At any given moment, the sun is firing charged particles in all directions. This is the solar wind, and the outer layer of the sun’s atmosphere, or corona, releases these particles.

So-called fast solar wind streams at high speeds – often over 800 km/s – from coronal holes, which are less dense parts of the corona. These smooth, powerful currents can trigger geomagnetic storms and auroras when they collide with Earth’s magnetic field.

The rest of the solar wind, then, is the slow solar wind. It leaves the sun at around 400 km/s. Unlike fast solar wind, slow solar wind is gusty and variable. That makes it harder for scientists to pin down how it moves and what produces it.

Researchers think slow solar wind arises from magnetic field lines on the sun chaotically connecting, twisting and disconnecting. But it has been tricky to measure how it accelerates as it moves through the corona. That’s because a portion of the corona has long been hidden from our view. Now, Proba-3 has changed that.


See the movement in the corona that Proba-3 captured in this video.

Filling in the coronal gaps

Many of humanity’s sun-observing spacecraft image the very lowest parts of the corona. They do so by taking in only extreme ultraviolet light. And several spacecraft study the wispy outer corona by using an occulting disk to block out the sun’s glare. But the space between these two regions – the inner corona – is much trickier to examine.

Why? Because to view the region so close to the sun’s surface without its light interfering, you need a huge gap between your telescope and your occulting disk. That’s why we can usually only see this region during total solar eclipses from Earth. It’s when our natural occulting disk – the moon – is over 238,000 miles (383,000 kilometers) away.

A single spacecraft can’t get much distance between its telescope and occulter. That’s why Proba-3’s occulting disk is on an entirely separate spacecraft. That disk blocks out the sun for its sister spacecraft from 492 feet (150 meters) away.

To provide its invaluable view of the inner corona, these two satellites have to maintain millimeter-perfect alignment as they soar through space. Read more about this mind-blowing technological feat here.


EarthSky’s Will Triggs explains how Proba-3 works in this short video.

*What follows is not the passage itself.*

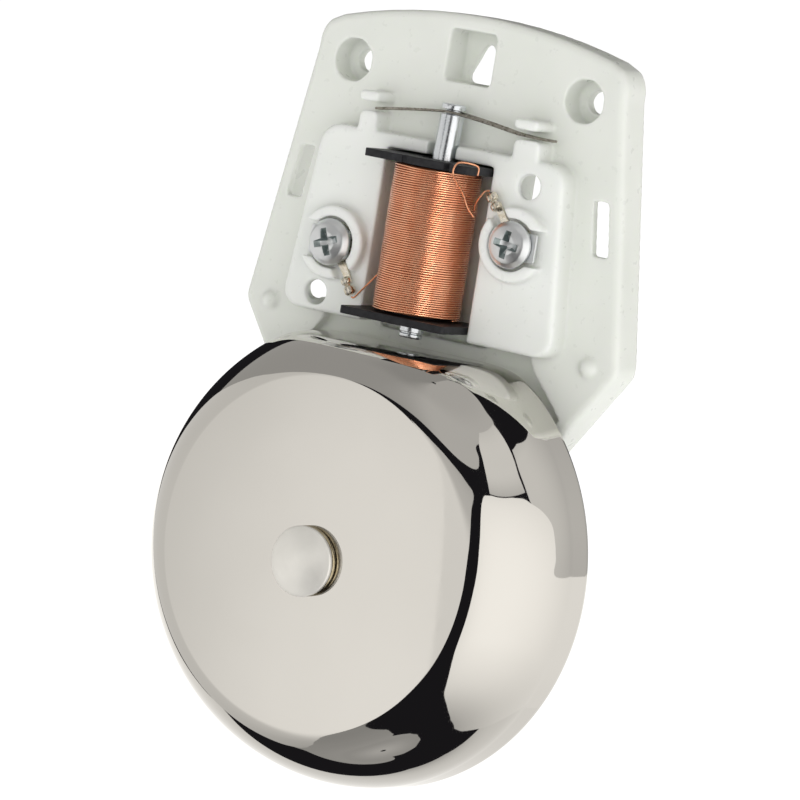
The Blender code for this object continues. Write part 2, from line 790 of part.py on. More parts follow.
def make_tag(name, x, z, low, angle):
    """A ring tongue under the screw, with a crimped barrel at its end."""
    tag = slab(name + "_ring", arc((0, 0), 3.5 * MM, 0, 350, 35), low, low + TAG_THICK)
    neck = block(name + "_neck", 2.6 * MM, 8.6 * MM, -1.0 * MM, 1.0 * MM, low, low + TAG_THICK)
    bpy.ops.mesh.primitive_cylinder_add(
        vertices=20, radius=0.95 * MM, depth=3.0 * MM, rotation=(0, math.pi / 2, 0)
    )
    barrel = bpy.context.object
    barrel.name = name + "_barrel"
    barrel.location = (7.8 * MM, y_of(low + 0.95 * MM), 0)
    join(tag, neck, barrel)
    cut(tag, peg(name + "_hole", 0, 0, SCREW_RADIUS + GAP, -FAR, FAR, steps=32))
    tag = baked(tag, name)
    tag.data.transform(tag.matrix_world)
    tag.matrix_world = Matrix.Identity(4)
    tag.rotation_euler = (0, -angle, 0)
    tag.location = (x, 0, z)
    return finish(tag, TINNED)


def make_clamp(name, side, x, z, low):
    reach = 4.3 * MM
    x0, x1 = sorted((-side * 3.2 * MM, side * reach))
    outline = box_outline(x + x0, x + x1, z - 2.35 * MM, z + 2.35 * MM, 0.4 * MM)
    clamp = slab(name + "_blank", outline, low, low + CLAMP_THICK, 0.12 * MM, edge_steps=1)
    cut(clamp, peg(name + "_hole", x, z, SCREW_RADIUS + GAP / 2, -FAR, FAR, steps=32))
    return finish(baked(clamp, name), ZINC)


def make_nut(name, x, z):
    high = NUT_PANEL_OUT - GAP
    half = NUT_SIDE / 2
    outline = box_outline(x - half, x + half, z - half, z + half, 0.3 * MM)
    nut = slab(name + "_blank", outline, high - NUT_THICK, high)
    cut(nut, peg(name + "_hole", x, z, SCREW_RADIUS + 0.1 * MM, -FAR, FAR, steps=32))
    return finish(baked(nut, name), ZINC)


def make_terminals():
    for side, name in ((-1, "left"), (1, "right")):
        x = side * TERMINAL_X
        z = TERMINAL_Z[name]
        tag_low = BED_OUT + GAP
        clamp_low = tag_low + TAG_THICK + GAP
        head_low = clamp_low + CLAMP_THICK + GAP
        make_tag("terminal_tag_" + name, x, z, tag_low, TAG_ANGLE[name])
        make_clamp("clamp_plate_" + name, side, x, z, clamp_low)
        make_screw("terminal_screw_" + name, x, z, head_low, math.radians(20 if side < 0 else -8))
        make_nut("terminal_nut_" + name, x, z)


# ---------------------------------------------------------------- the gong


def gong_outer_profile(count):
    """(radius, out) from the hole over the face and shoulder to the rim."""
    points = []
    face_steps = 5
    for i in range(face_steps):
        r = GONG_BORE + (GONG_FACE_RADIUS - GONG_BORE) * i / face_steps
        points.append((r, GONG_FRONT_OUT - GONG_CROWN * (r / GONG_FACE_RADIUS) ** 2))
    face_out = GONG_FRONT_OUT - GONG_CROWN
    for i in range(count + 1):
        angle = math.pi / 2 * i / count
        reach = math.sin(angle) ** GONG_SHOULDER_POWER
        drop = math.cos(angle) ** GONG_SHOULDER_POWER
        r = GONG_FACE_RADIUS + (GONG_RADIUS - 0.3 * MM - GONG_FACE_RADIUS) * reach
        points.append((r, GONG_SHOULDER_OUT + (face_out - GONG_SHOULDER_OUT) * drop))
    points.append((GONG_RADIUS, GONG_RIM_OUT))
    return points


def inner_offset(points, wall):
    """The profile moved inwards by the wall, along its normals."""
    moved = []
    for i, point in enumerate(points):
        before = Vector(points[max(i - 1, 0)])
        after = Vector(points[min(i + 1, len(points) - 1)])
        along = (after - before).normalized()
        normal = Vector((along.y, -along.x))
        moved.append(tuple(Vector(point) + normal * wall))
    moved[0] = (points[0][0], points[0][1] - wall)
    moved[-1] = (points[-1][0] - wall, points[-1][1])
    return moved


def shoulder_out(r):
    """How far out the outer surface stands at this radius, from the face's edge to the side."""
    side = GONG_RADIUS - 0.3 * MM
    if r >= side:
        return 0.0
    reach = max((r - GONG_FACE_RADIUS) / (side - GONG_FACE_RADIUS), 0.0)
    rise = reach ** (1 / GONG_SHOULDER_POWER)
    drop = math.sqrt(1 - rise * rise) ** GONG_SHOULDER_POWER
    return GONG_SHOULDER_OUT + (GONG_FRONT_OUT - GONG_CROWN - GONG_SHOULDER_OUT) * drop


def flatten_top(obj):
    """Presses the side wall flat where the striker hits it, with a soft corner."""
    for vertex in obj.data.vertices:
        x, z, out = vertex.co
        r = math.hypot(x, z)
        inside = out < shoulder_out(r) - GONG_WALL / 2
        limit = GONG_FLAT - GONG_WALL if inside else GONG_FLAT
        if z - limit > -6 * GONG_FLAT_ROUND:
            vertex.co.y = limit - soft_plus(limit - z, GONG_FLAT_ROUND)


def soft_plus(value, width):
    """value where it is large and positive, 0 where it is negative, with a smooth bend."""
    return width * math.log1p(math.exp(value / width)) if value < 30 * width else value


def make_gong():
    outer = gong_outer_profile(9)
    profile = outer + list(reversed(inner_offset(outer, GONG_WALL)))
    gong = as_mesh(turned("gong_spun", profile, closed=True, steps=72), "gong")
    flatten_top(gong)
    shift = GONG_AXIS_Z - GONG_Z
    for vertex in gong.data.vertices:
        r = math.hypot(vertex.co.x, vertex.co.y)
        share = min(max(1 - (r - 6 * MM) / (14 * MM), 0), 1)
        vertex.co.y += shift * share
    facing_out(gong, 0, 0, GONG_Z)
    return finish(gong, NICKEL, 50)


def make_gong_fixings():
    z = GONG_AXIS_Z
    finish(
        as_mesh(
            ring("gong_washer_turned", GONG_BORE, 6.0 * MM, PILLAR_OUT + GAP, GONG_FRONT_OUT - GONG_WALL - GAP - 0.1 * MM, 0, z),
            "gong_washer",
        ),
        BLACK,
    )
    low = GONG_FRONT_OUT + GAP
    finish(
        as_mesh(ring("cap_washer_turned", GONG_BORE, CAP_RADIUS, low, low + WASHER_THICK, 0, z), "cap_washer"),
        NICKEL,
    )
    seat = low + WASHER_THICK + GAP
    profile = [(0, CAP_RIM + CAP_DOME)]
    for i in range(1, 7):
        r = (CAP_RADIUS - 0.2 * MM) * i / 6
        profile.append((r, CAP_RIM + CAP_DOME * (1 - (r / CAP_RADIUS) ** 2)))
    profile += [
        (CAP_RADIUS, CAP_RIM - 0.1 * MM),
        (CAP_RADIUS, 0.1 * MM),
        (CAP_RADIUS - 0.15 * MM, 0),
        (CAP_SHANK_RADIUS, 0),
        (CAP_SHANK_RADIUS, -CAP_SHANK_LENGTH + 0.6 * MM),
        (CAP_SHANK_RADIUS - 0.6 * MM, -CAP_SHANK_LENGTH),
        (0, -CAP_SHANK_LENGTH),
    ]
    cap = as_mesh(turned("cap_turned", profile, steps=48), "gong_cap_screw")
    finish(facing_out(cap, 0, seat, z), NICKEL)
    insert_low = PILLAR_OUT - INSERT_LENGTH - GAP
    bore = CAP_SHANK_RADIUS + 0.1 * MM
    finish(
        as_mesh(ring("insert_turned", bore, INSERT_RADIUS, insert_low, PILLAR_OUT - GAP, 0, z), "gong_insert"),
        BRASS,
    )


clear_scene()
parts = new_collection(COLLECTION)
cutters = new_collection(COLLECTION + "_cutters", hidden=True)
make_plate()
make_bobbin()
make_winding()
make_coil_wires()
make_striker()
make_suspension_spring()
make_terminals()
make_gong()
make_gong_fixings()
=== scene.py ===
"""Looks for the bell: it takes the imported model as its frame, and builds the finished surfaces,
the coil's turns of wire, the screws, the crimped tags and the mirror-bright gong round it."""

import math

import bmesh
import bpy
from mathutils import Matrix, Vector, noise


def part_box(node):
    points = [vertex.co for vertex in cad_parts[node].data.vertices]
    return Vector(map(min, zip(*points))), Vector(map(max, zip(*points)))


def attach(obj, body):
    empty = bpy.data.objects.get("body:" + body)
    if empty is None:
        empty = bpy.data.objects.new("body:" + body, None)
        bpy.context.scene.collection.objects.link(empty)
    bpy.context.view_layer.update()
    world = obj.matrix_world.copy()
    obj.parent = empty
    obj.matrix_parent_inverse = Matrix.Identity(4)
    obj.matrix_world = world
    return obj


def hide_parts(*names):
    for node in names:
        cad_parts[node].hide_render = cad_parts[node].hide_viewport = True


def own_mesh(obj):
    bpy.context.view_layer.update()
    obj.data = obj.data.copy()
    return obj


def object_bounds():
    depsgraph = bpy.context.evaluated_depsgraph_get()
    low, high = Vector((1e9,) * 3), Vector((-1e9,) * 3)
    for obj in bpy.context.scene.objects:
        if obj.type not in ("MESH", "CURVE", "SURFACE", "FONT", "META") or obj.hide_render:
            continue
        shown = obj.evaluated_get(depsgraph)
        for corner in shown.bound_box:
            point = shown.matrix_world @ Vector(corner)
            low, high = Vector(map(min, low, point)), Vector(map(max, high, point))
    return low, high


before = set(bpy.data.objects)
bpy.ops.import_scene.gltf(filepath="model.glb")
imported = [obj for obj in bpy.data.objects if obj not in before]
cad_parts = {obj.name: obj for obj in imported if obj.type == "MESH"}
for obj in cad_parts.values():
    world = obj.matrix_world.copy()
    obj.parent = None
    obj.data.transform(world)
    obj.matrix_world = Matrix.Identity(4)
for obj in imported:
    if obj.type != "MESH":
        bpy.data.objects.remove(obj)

CAD_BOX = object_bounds()
MM = 0.001
FACE_Y = -6.5 * MM  # the plate's front skin


def spot(x, out, z):
    """A point in millimetres: across, out from the plate's front skin, and up."""
    return Vector((x * MM, FACE_Y - out * MM, z * MM))


def box_of(node):
    low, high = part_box(node)
    return Vector(low), Vector(high), (Vector(low) + Vector(high)) / 2


# ---------------------------------------------------------------- materials

NOISE_LOW, NOISE_HIGH = 0.3, 0.7  # a noise texture seldom goes past these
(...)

Chart showing direction and speed of blobs of plasma.
Each arrow on this chart represents a single blob of plasma tracked by scientists studying the Proba-3 data. Arrows pointing right are leaving the sun, and those pointing left are returning to it. Arrows pointing up are accelerating, and those pointing down are slowing. The small gray line shows a 2009 prediction for how these blobs should move. The new data reveals that slow solar wind actually moves much faster near the sun than we suspected. Image via ESA/Proba-3/ASPIICS, A. N. Zhukov et al. (2026).

Slow solar wind isn’t as slow as we thought

Proba-3 allows scientists to see down to just 70,000 km (43,500 mi) from the sun’s surface. The camera captures one or two images per minute, which are stitched together to reveal never-before-seen movement of solar wind structures in the inner corona. Joe Zender, ESA’s Proba-3 project scientist, said:

These intricate movements have never been observed in optical wavelengths so low in the sun’s inner corona.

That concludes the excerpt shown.